Perhaps this begins to sound read a protracted ‘why can’t we all just get along’ themed missive, but I continue to be fascinated by the Internet and the power of organization it can engender. I don’t find it utterly useless, but perhaps not as useful as I’d hoped.
As it turns out, the people I connect with best online are my geographically local Facebook friends – many of whom don’t think anything like me. Friends of different religious views and social classes and with political ideas that – perhaps only superficially – differ greatly from my own. Miraculously, I’m still able to sit around a table, crack beers and crack wise at the ridiculousness of the world with people who don’t share my taste in music at all. For some, the only thing we have in common is that we grew up in the same community and got sent to the same principal’s office when we misbehaved as kids. To them, I am not some anonymous ‘other,’ I’m that silly, opinionated yet affable nerd who is always there to answer questions about where to camp and hike.

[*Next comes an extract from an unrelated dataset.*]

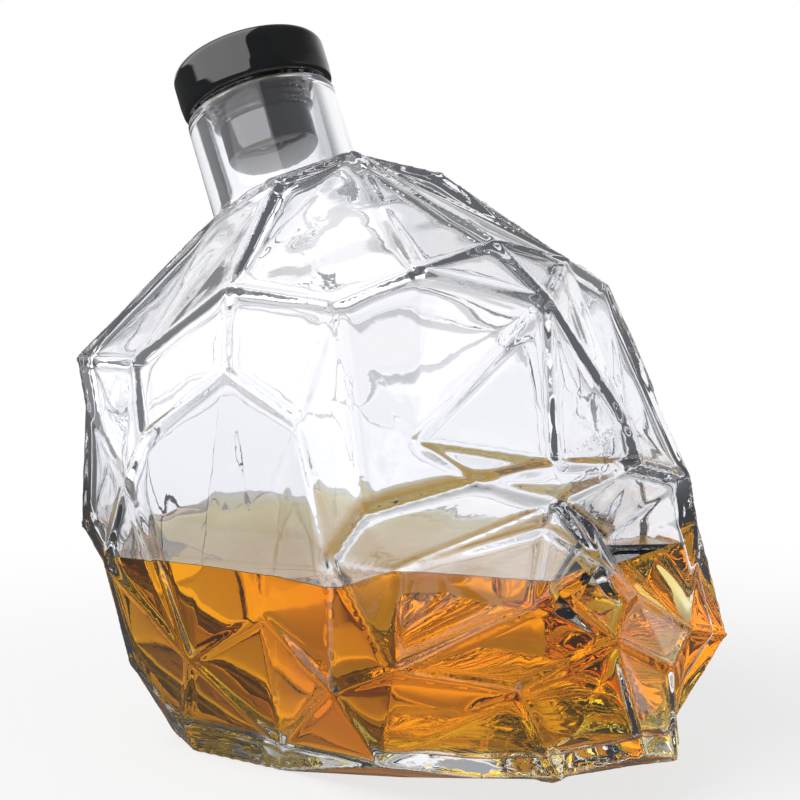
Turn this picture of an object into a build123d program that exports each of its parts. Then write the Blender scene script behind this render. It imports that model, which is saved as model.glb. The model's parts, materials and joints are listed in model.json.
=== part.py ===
from build123d import *
import math
import os

# A clear glass skull bottle, about a quarter full, closed by a round black stopper.
# The skull looks along -Y and is the same on both sides of X = 0. Z is up, and the
# origin is the middle of the flat underside that it stands on. Lengths are millimetres.

# Skull, measured outside: across the ears, jaw to back of the head, foot to crown
skull_width = 132.0
skull_length = 165.0
skull_height = 130.0
wall_thickness = 3.0
base_thickness = 8.0
fill_height = 44.0

# Neck, which leans back in the middle plane
neck_lean_angle = 29.0
neck_radius = 17.6
neck_length = 26.0
neck_root = 9.0
neck_wall = 4.8
lip_round = 1.4

# Stopper: a solid cap, a plug below it and a finned sleeve around the plug's waist
cap_radius = 18.0
cap_height = 12.0
cap_top_round = 3.0
cap_foot_round = 1.0
plug_radius = 10.6
plug_length = 14.0
plug_wall = 1.8
plug_foot_round = 0.6
spigot_radius = 7.0
spigot_length = 6.0
sleeve_height = 6.4
sleeve_wall = 1.5
waist_depth = 1.6
flange_radius = 16.6
flange_thickness = 0.8
fin_count = 3
fin_thickness = 0.9

# Clearances and the overrun of a cut
running_clearance = 0.05
seat_clearance = 0.1
overrun = 2.0

bore_radius = neck_radius - neck_wall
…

It is ironic that I seem to have come full circle on these here Interwebs. That dumb neighbor girl who liked Barbies and ponies would be there to rescue me if my car breaks down, and even though we come from different walks of life – we’re still walking it together. If not for her, I might never have gone outside of my comfort zone to try horseback riding – which I actually enjoyed.
I’ll still visit that site, because I do find it entertaining – but I think I will benefit more from ‘commenting’ with the Amish, in the good old fashioned meatspace. Like I tell a lot of people who dismiss their hometowns because they feel they are so much different from residents of their former community:there are assholes everywhere, but at least I know the ones I grew-up with by name.